The learning unit receives a learning triggering signal LTS, comprising the learning event LEV and the LR flag, from the matching unit. More precisely, the LR signal triggers the storing of LEV in a FIFO buffer LUB. When it is full, and therefore unable to acquire further LTS signals, the buffer generates a “FIFO full” signal—whose complement constitutes the “STDP Unit Ready” transmitted to the controller MCTRL of the matching unit; when “STDP Unit Ready” goes to zero, the matching unit stops its operation, and when “STDP Unit Ready” goes again to one it resumes it. When empty, the buffer also generates a “FIFO empty” signal, which is transmitted to a controller LCTR of the learning unit; the “FIFO empty” signal is also transmitted to the controller MCTRL of the matching unit, which triggers the “Match Calculator Ready” flag when it is informed that the learning unit has finished its job. The controller can be modeled as a Finite State Machine, and supervises the operation of the logical blocks of the learning unit. In particular, it generates a “FIFO Read_en” signal triggering the extraction of the first available data element from the buffer LUB.
The data element extracted from the buffer is a learning event LEV, which comprises a synaptic address SYA, i.e. the address of a neuron within the memory NM, and the updated learning threshold of the same neuron, TL′. The synaptic address is transmitted to the address port of the memory, while TL′ is temporarily stored in a corresponding field of an output register LOR.
Transmitting the synaptic address SYA to the memory NM triggers a reading operation of the data items, stored at said address, defining a neuron which has crossed the learning threshold. These data items are the binary weight vector BWV, the learning threshold TL itself and the swap number nswap. They are temporarily stored in an input register IOR. The learning threshold is not processed by the learning unit, so its storage could also be omitted. Instead, the learning unit changes the values of the binary weight vector BWV and, preferably, of the swap number nswap: this is the aim of the learning process. The updated values of the binary weight vector, BWV′, and of the swap number, nswap, are stored in respective field of the output register LOR, together with TL′ (see above). Upon reception, from the memory, of a “Write_enable” signal generated by the controller LCTR, the content of the output register is written into the memory location of address SYA, thus completing the learning process.

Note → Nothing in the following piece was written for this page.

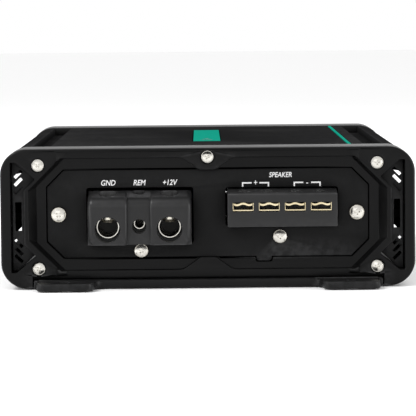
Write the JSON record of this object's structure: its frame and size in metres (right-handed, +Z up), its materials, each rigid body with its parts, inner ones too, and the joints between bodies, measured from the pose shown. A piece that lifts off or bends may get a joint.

Updating nswap simply consists in subtracting the decrement dnswap from it, which is performed by a conventional subtracting block, SB1.
Updating the binary weight vector, on the contrary, is the most complex operation performed by the whole circuit. As explained above, it consists in swapping nswap “ones” and “zeros” within the vector. To ensure that the exact number of bits is swapped, the current (i.e. not updated) value of nswap, read from the IOR register, is transmitted to the controller LCTR, which stores it into a counter LUCN. The counter is decremented after each swapping operation; the learning process ends when its content reaches zero, and this triggers the generation of the “Write_enable” signal from the controller (see above).
The bit swapping block WSLB, which constitutes the bulk of the learning unit, receives at its inputs the data packet PK, generated from the packet maker PM, and the current binary weight vector BWV from the IOR register.
The binary weight vector BWV and the complemented (i.e. passed through a bank of M “NOT” gates) data packet PK undergo a bit-wise logical AND operation, carried out by a bank of AND gates LAG1 operating in parallel. The result, which is called the “ineffective weights vector” IWV is stored in a register. The IWV vector contains a “1” at each position corresponding to a “1” in the weight vector and a “0” in the data packet; otherwise stated, IWV represents active weights associated to missing events.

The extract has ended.